Il profilo della notizia inerisce nella storia culturale nazionale e dei Francescani che misero in opera il complesso nel terreno venduto nel 1275 da un mastro Tancredi di santa Restituta. Ma anche in quella della tutela sempre più problematica. L’intervista di Artizzu a Lucia Siddi, funzionaria della Soprintendenza ai beni architettonici, allora nell’ufficio di gabinetto dell’assessore regionale ai beni culturali Lucia Baire, ricostruiva le vicende del chiostro e della chiesa gotici, i più importanti in Sardegna, dalla dismissione nel 1861.

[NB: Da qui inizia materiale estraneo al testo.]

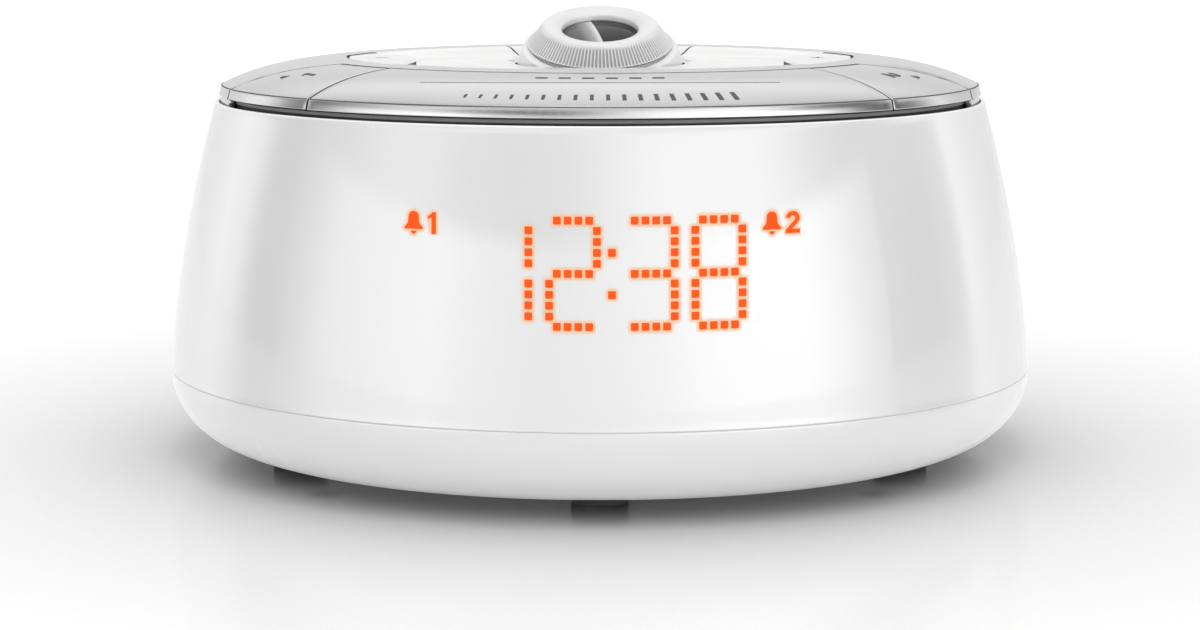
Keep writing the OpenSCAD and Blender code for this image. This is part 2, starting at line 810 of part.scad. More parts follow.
module display_leds()
    color("orange") {
        each_dot() led(dot / 2 - 0.25);
        for (side = [-1, 1], k = [-1, 1])
            translate([side * icon_x + k * icon_half_w / 2, 0, display_z + (icon_low + icon_high) / 2])
                led(0.8);
    }

module led(half_w)
    box([-half_w, half_w], [-board_face_y - 0.6, -board_face_y], [-half_w, half_w]);

module light_mask()
    color("black")
    difference() {
        intersection() {
            box([-mask_half_w, mask_half_w], [-seam_r, -board_face_y],
                [display_z - mask_h / 2, display_z + mask_h / 2]);
            body_inside(mask_gap);
        }
        each_dot() box([-dot / 2, dot / 2], [-seam_r, -board_face_y + 1], [-dot / 2, dot / 2]);
        for (side = [-1, 1])
            box([side * icon_x - icon_half_w, side * icon_x + icon_half_w], [-seam_r, -board_face_y + 1],
                [display_z + icon_low, display_z + icon_high]);
        display_screw_spots() rotate([90, 0, 0]) pole(shank_r + shank_gap, -1, 5.5);
    }

lug_t = 1.2;
lug_w = 8.5;
lug_screw_x = transformer_size[0] / 2 + lug_w - 3.8;
function lug_x(side) = side < 0
    ? [-transformer_size[0] / 2 - lug_w, -transformer_size[0] / 2 + 1]
    : [transformer_size[0] / 2 - 1, transformer_size[0] / 2 + lug_w];

module transformer_screw_spots()
    for (side = [-1, 1]) translate([transformer_at[0] + side * lug_screw_x, transformer_at[1], 0]) children();

module speaker_screw_spots()
    for (a = [45, 135, 225, 315])
        translate([polar(speaker_r - 1.9, a)[0], speaker_y + polar(speaker_r - 1.9, a)[1], 0]) children();

module transformer_core()
    color("dimgray") translate([transformer_at[0], transformer_at[1], floor_z])
    difference() {
        union() {
            box([-transformer_size[0] / 2, transformer_size[0] / 2],
                [-transformer_size[1] / 2, transformer_size[1] / 2], [0, transformer_size[2]]);
            for (side = [-1, 1]) box(lug_x(side), [-4, 4], [0, lug_t]);
        }
        for (side = [-1, 1])
            box([side * 8 - 3, side * 8 + 3], [-20, 20], [5.5, transformer_size[2] - 5.5]);
        for (side = [-1, 1]) translate([side * lug_screw_x, 0, 0]) pole(shank_r + shank_gap, -1, 3);
    }

module transformer_winding()
    color("goldenrod") translate([transformer_at[0], transformer_at[1], floor_z])
    difference() {
        box([-10.8, 10.8], [-13, 13], [5.8, transformer_size[2] - 5.8]);
        box([-5, 5], [-transformer_size[1] / 2, transformer_size[1] / 2], [0, 40]);
    }

module speaker_basket()
    color("dimgray") translate([0, speaker_y, floor_z])
    difference() {
        rotate_extrude()
            polygon([[speaker_r - 4, 0], [speaker_r, 0], [speaker_r, speaker_flange_t],
                [speaker_r - 3.6, speaker_flange_t],
                [magnet_r + 1.5, speaker_h], [0, speaker_h], [0, speaker_h - 1], [magnet_r, speaker_h - 1]]);
        translate([0, -speaker_y, 0]) speaker_screw_spots() pole(0.9, -1, 3);
    }

module speaker_cone()
    color("black") translate([0, speaker_y, floor_z])
        rotate_extrude()
            polygon([[0, 4.6], [5, 5.4], [8, 6.4], [speaker_r - 5.3, 0.4], [speaker_r - 5.3, 1.2],
                [8.2, 7.2], [5, 6.2], [0, 5.4]]);

module speaker_magnet()
    color("gray") translate([0, speaker_y, floor_z]) pole(magnet_r, speaker_h, speaker_h + magnet_h - 0.4);

module small_screw()
    difference() {
        union() {
            pole(1.7, -1, 0);
            pole(0.8, -1 - speaker_flange_t - floor_bite, -0.9);
        }
        box([-2, 2], [-0.2, 0.2], [-0.4, 1]);
    }

module inner_screws()
    color("silver") {
        at_each(main_board_posts)
            translate([0, 0, main_board_z + board_t + head_h]) screw(head_h + board_t + 7);
        display_screw_spots()
            translate([0, board_t + head_h, 0]) rotate([-90, 0, 0]) screw(head_h + board_t + 5);
        transformer_screw_spots()
            translate([0, 0, floor_z + lug_t + head_h]) screw(head_h + lug_t + floor_bite);
        speaker_screw_spots() translate([0, 0, floor_z + speaker_flange_t + 1]) small_screw();
    }

// ---------- battery bay ----------

module battery_tray()
    color("black")
    difference() {
        box([-bay_half_l - bay_wall, bay_half_l + bay_wall],
            [bay_y - bay_half_w - bay_wall, bay_y + bay_half_w + bay_wall],
            [floor_z, cell_z + cell_r + 0.3 + bay_wall]);
        box([-bay_half_l, bay_half_l], [bay_y - bay_half_w, bay_y + bay_half_w],
            [floor_z - 1, cell_z + cell_r + 0.3]);
    }

module battery_cell(side)
    color("darkorange") translate([0, bay_y + side * cell_pitch / 2, cell_z]) rotate([0, 90, 0]) {
        pole(cell_r, -cell_len / 2, cell_len / 2 - 1);
        pole(1.8, cell_len / 2 - 1.01, cell_len / 2);
    }

module battery_contacts()
    color("lightgray")
    for (side = [-1, 1]) translate([0, bay_y + side * cell_pitch / 2, cell_z]) {
        // Plate and nub against the button end, plate and ring spring against the flat end
        box([bay_half_l - 0.6, bay_half_l], [-4, 4], [-4, 4]);
        box([cell_len / 2, bay_half_l - 0.5], [-1, 1], [-1, 1]);
        box([-bay_half_l, -bay_half_l + 0.5], [-4, 4], [-4, 4]);
        rotate([0, 90, 0]) pipe(3.2, 2.4, -bay_half_l + 0.4, -cell_len / 2);
    }

module battery_door()
    color("whitesmoke")
    difference() {
        intersection() {
            union() {
                box([-door_half_w, door_half_w], [bay_y - bay_half_w - 3, seam_r], [foot_h, foot_h + door_t]);
                box([-door_half_w - tongue_w, door_half_w + tongue_w], [bay_y - bay_half_w - 1, 66],
                    [foot_h + 0.8, foot_h + door_t]);
            }
            base_mass(0, 0);
        }
        for (i = [0 : 3]) box([-8, 8], [62 + i * 2, 63 + i * 2], [foot_h - 1, foot_h + 0.5]);
    }

// ---------- lead outlets ----------

module gland(bore_r)
    rotate([-90, 0, 0]) difference() {
        union() {
            pole(bore_r + gland_t, gland_y[0], gland_y[1]);
            pole(bore_r + 2 * gland_t, gland_y[0], gland_y[0] + gland_t);
        }
        pole(bore_r, gland_y[0] - 1, gland_y[1] + 1);
    }

module lead_gland() color("dimgray") translate([0, 0, outlet_z]) gland(lead_bore_r);
module aerial_gland() color("dimgray") translate([outlet_pitch, -aerial_step, outlet_z]) gland(aerial_bore_r);

// ---------- projector ----------

// Everything below the tilted plane, at s = 0 less a depth
module below_tilted_plane(depth)
    on_lens_axis() translate([0, 0, -60 - depth]) cylinder(r = 60, h = 60);

// The collar's outline as [taper share, height above the panel's floor], and its foot
collar_shape = [[0, 0.6], [0.35, 4], [0.9, 8], [1.1, 14]];
collar_foot_in = 1.2;
collar_low_z = deck_top_z + 0.1;

module collar_mass(inset)
    rotate_extrude()
        polygon(concat(
            [[0, collar_low_z], [collar_r - collar_foot_in - inset, collar_low_z],
             [collar_r - collar_foot_in - inset, panel_under_z - collar_foot_in],
             [collar_r - inset, panel_under_z]],
            [for (p = collar_shape) [collar_r - p[0] * collar_taper - inset, panel_floor_z + p[1]]],
            [[0, panel_floor_z + collar_shape[3][1]]]));

module turret() {
    journal_low_z = deck_under_z - 2.2;
    color("white")
    difference() {
        union() {
            difference() {
                intersection() {
                    collar_mass(0);
                    below_tilted_plane(0);
                }
                intersection() {
                    collar_mass(collar_t);
                    below_tilted_plane(collar_t);
                    pole(collar_r, collar_low_z + collar_t, 100);
                }
            }
            pole(journal_r, journal_low_z, collar_low_z + thin);
            // Tilted neck that carries the focus ring
            on_lens_axis() pole(neck_r, lamp_flange_s - lamp_flange_h, neck_top_s);
        }
        pole(journal_r - journal_t, journal_low_z - 1, collar_low_z + collar_t + 0.1);
        pipe(journal_r + 1, journal_r - 0.5, deck_under_z - 1.2, deck_under_z - 0.1);
        on_lens_axis() pole(neck_bore_r, -40, neck_top_s + 1);
    }
}

module turret_clip()
    color("gray")
    difference() {
        pipe(journal_r + 1.8, journal_r - 0.45, deck_under_z - 1.15, deck_under_z - 0.15);
        box([-3, 3], [0, 30], [deck_under_z - 3, deck_under_z + 3]);
    }

module lamp_tube()
    color("black") on_lens_axis()
    difference() {
        union() {
            pole(barrel_r, lamp_flange_s - lamp_flange_h, lamp_flange_s);
            pole(lamp_tube_r, lamp_flange_s - lamp_flange_h - lamp_tube_len, lamp_flange_s - 1);
        }
        pole(lamp_tube_r - 1, lamp_flange_s - lamp_flange_h - lamp_tube_len - 1, lamp_flange_s + 1);
    }

lamp_low_s = lamp_flange_s - lamp_flange_h - lamp_tube_len;

module lamp_board()
    color("darkgreen") on_lens_axis() pole(lamp_tube_r, lamp_low_s - board_t, lamp_low_s);

module lamp_led()
    color("orange") on_lens_axis() {
        pole(2.5, lamp_low_s, lamp_low_s + 2.2);
        translate([0, 0, lamp_low_s + 2.2]) intersection() {
            sphere(r = 2.5);
            pole(3, -0.5, 3);
        }
    }

module condenser_lens()
    color("lightblue") on_lens_axis() translate([0, 0, lamp_low_s + 7])
    intersection() {
        pole(lamp_tube_r - 1.05, -0.6, 4);
        translate([0, 0, -9.2]) sphere(r = 12);
    }

module image_cell()
    color("slategray") on_lens_axis()
    box([-4.2, 4.2], [-4.2, 4.2], [lamp_flange_s - 3.2, lamp_flange_s - 2]);

module focus_ring() {
    top_s = ring_low_s + focus_band_h + crown_h;
    color("silver") on_lens_axis()
    difference() {
        rotate_extrude()
            polygon([
                [neck_r + running_gap, ring_low_s], [focus_r, ring_low_s],
                [focus_top_r, ring_low_s + focus_band_h],
                [focus_top_r - 0.3, ring_low_s + focus_band_h + 0.4],
                [focus_top_r - 0.7, top_s - 0.25], [lip_r, top_s], [lip_r - 0.5, top_s - 0.15],
                [mouth_r, top_s - 1.4], [mouth_r, neck_top_s + 0.2],
                [neck_r + running_gap, neck_top_s + 0.2]]);
        for (i = [0 : rib_count - 1]) rotate([0, 0, i * 360 / rib_count])
            rib_groove();
    }
}

// One groove, laid along the sloping side of the ribbed band
module rib_groove() {
    run = focus_r - focus_top_r;
    slope = atan2(focus_band_h, run);
    translate([focus_r, 0, ring_low_s]) rotate([0, slope - 180, 0])
        translate([-1, -groove_w / 2, -groove_d])
            cube([norm([run, focus_band_h]) + 1 - 0.3, groove_w, groove_d + 1]);
}

module lens_barrel()
    color("black") on_lens_axis()
        pipe(barrel_r, barrel_r - barrel_t, barrel_low_s, barrel_low_s + barrel_len);

module projection_lens()
    color("lightblue") on_lens_axis() translate([0, 0, barrel_low_s + barrel_len - 2.6])
    intersection() {
        pole(barrel_r - barrel_t - 0.03, 0, 3);
        translate([0, 0, -18]) sphere(r = 20.2);
    }

// ---------- nodes ----------

base_shell();
body_shell();
for (i = [1 : foot_count])
    foot(i);
base_screws();
deck();
deck_screws();
top_ring();
key_panel();
key_board();
key_switches();
main_board();
main_board_parts();
tuner_shield();
display_board();
display_leds();
light_mask();
transformer_core();
transformer_winding();
speaker_basket();
speaker_cone();
speaker_magnet();
inner_screws();
battery_tray();
battery_cell(-1);  // battery_cell_front
battery_cell(1);  // battery_cell_rear
battery_contacts();
battery_door();
lead_gland();
aerial_gland();
key_cable();
snooze_key();
plunger(polar(snooze_pusher[0], snooze_pusher[1]));  // snooze_plunger
alarm_key(-1);  // alarm_one_key
plunger(polar(side_pusher[0], -side_pusher[1]));  // alarm_one_plunger
alarm_key(1);  // alarm_two_key
plunger(polar(side_pusher[0], side_pusher[1]));  // alarm_two_plunger
end_key(-1);  // left_end_key
plunger([-end_pusher[0], end_pusher[1]]);  // left_end_plunger
end_key(1);  // right_end_key
plunger(end_pusher);  // right_end_plunger
rear_key();
plunger(rear_pusher);  // rear_plunger
turret();
turret_clip();
lamp_tube();
lamp_board();
lamp_led();
image_cell();
condenser_lens();
focus_ring();
lens_barrel();
projection_lens();
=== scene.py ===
import math

import bpy
from mathutils import Matrix, Vector


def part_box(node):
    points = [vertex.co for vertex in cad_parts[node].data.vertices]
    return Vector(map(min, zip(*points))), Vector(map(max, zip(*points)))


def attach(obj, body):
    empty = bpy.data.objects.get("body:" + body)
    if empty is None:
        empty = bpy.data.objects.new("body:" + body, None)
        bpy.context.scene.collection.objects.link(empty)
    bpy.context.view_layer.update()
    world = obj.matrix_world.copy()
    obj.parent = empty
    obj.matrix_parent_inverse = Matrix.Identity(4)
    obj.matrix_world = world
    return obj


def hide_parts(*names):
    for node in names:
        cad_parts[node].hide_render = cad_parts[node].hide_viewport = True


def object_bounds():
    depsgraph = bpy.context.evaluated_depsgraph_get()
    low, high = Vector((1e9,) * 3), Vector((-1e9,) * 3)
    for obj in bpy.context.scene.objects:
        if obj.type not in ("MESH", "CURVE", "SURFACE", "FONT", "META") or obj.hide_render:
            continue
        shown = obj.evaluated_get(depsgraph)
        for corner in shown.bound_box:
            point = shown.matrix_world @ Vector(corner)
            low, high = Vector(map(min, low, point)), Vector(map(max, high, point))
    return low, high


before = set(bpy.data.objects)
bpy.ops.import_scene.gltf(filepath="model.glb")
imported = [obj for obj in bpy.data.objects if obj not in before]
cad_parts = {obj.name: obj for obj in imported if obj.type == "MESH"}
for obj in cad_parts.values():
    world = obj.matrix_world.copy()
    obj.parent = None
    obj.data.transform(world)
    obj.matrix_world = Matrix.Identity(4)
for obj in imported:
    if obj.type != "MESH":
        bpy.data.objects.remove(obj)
cad_low, cad_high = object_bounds()

# ---------- Camera ----------
# A long lens at about the height of a person's eyes over a bedside table. It looks
# slightly down at the front of the clock.

bpy.ops.object.camera_add(location=(0, -0.6113, 0.1130), rotation=(math.radians(90 - 8.045), 0, 0))
camera = bpy.context.object
camera.name = "camera"
camera.data.lens = 88.43
camera.data.sensor_width = 36
camera.data.clip_start = 0.05
bpy.context.scene.camera = camera
bpy.context.scene.view_settings.view_transform = "Standard"

# ---------- Studio ----------
# A white sweep under a ring of soft panels. The panels stand at set compass angles, and
# the gloss shell shows them as upright bands. Large soft panels hang above the clock.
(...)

Accennava a trattative con la proprietà del chiostro che confermò le interlocuzioni con la Regione per la cessione, iniziate nella legislatura precedente. Da fonti giornalistiche e da un’inquietante cartellonistica si apprende che il complesso medievale è passato – senza la scontata prelazione dello stato magari per la Regione – ad un altro privato che prevede persino una foresteria costruendo un primo piano già rudere quando lo visitarono Giovanni Spano e Gaetano Cima alla faccia delle leggi sulla tutela, del Piano Particolareggiato del centro storico, del non adeguamento del PUC di Cagliari al PPR del 2006, delle norme dello stesso e di quelle urbanistiche.

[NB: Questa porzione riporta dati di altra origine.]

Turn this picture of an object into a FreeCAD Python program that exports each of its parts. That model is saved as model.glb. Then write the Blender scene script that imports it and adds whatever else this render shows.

C’è qualcuno dei decisori di ogni livello e di chi è preposto alla tutela che voglia ricordarsi di norme e leggi?

One Comment

  1. raffaele ibba

    Ho letto, nei giorni scorsi, una megacartellonistica in via Mameli che annuncia la costruenda intenzione di fare un museo di arte moderna e contemporanea dentro e contro (“Doctor Livingstone, I suppose” disse il giornalista bianco al primo bianco incontrato dopo migliaia di chilometri in Africa “nera”) i ruderi del chiostro di san Francesco di Stampace.
    La domanda che mi son fatta – nelle mie numerose ingenuità – è stata: “Che cosa ce ne facciamo?” … “Per chi e sotto quale profilo?” … “A quale scopo?” … “Adesso, quarant’anni dopo il successo mondiale dei musei di arte contemporanea, che poi mica so che cosa son diventati, a parte qualche realtà encomiabile”.
    Adesso Maria Antonietta Mongiu si e ci fa alcune domande meno ingenue e a cui il Comune e il sindaco Zedda dovrebbero dare risposte.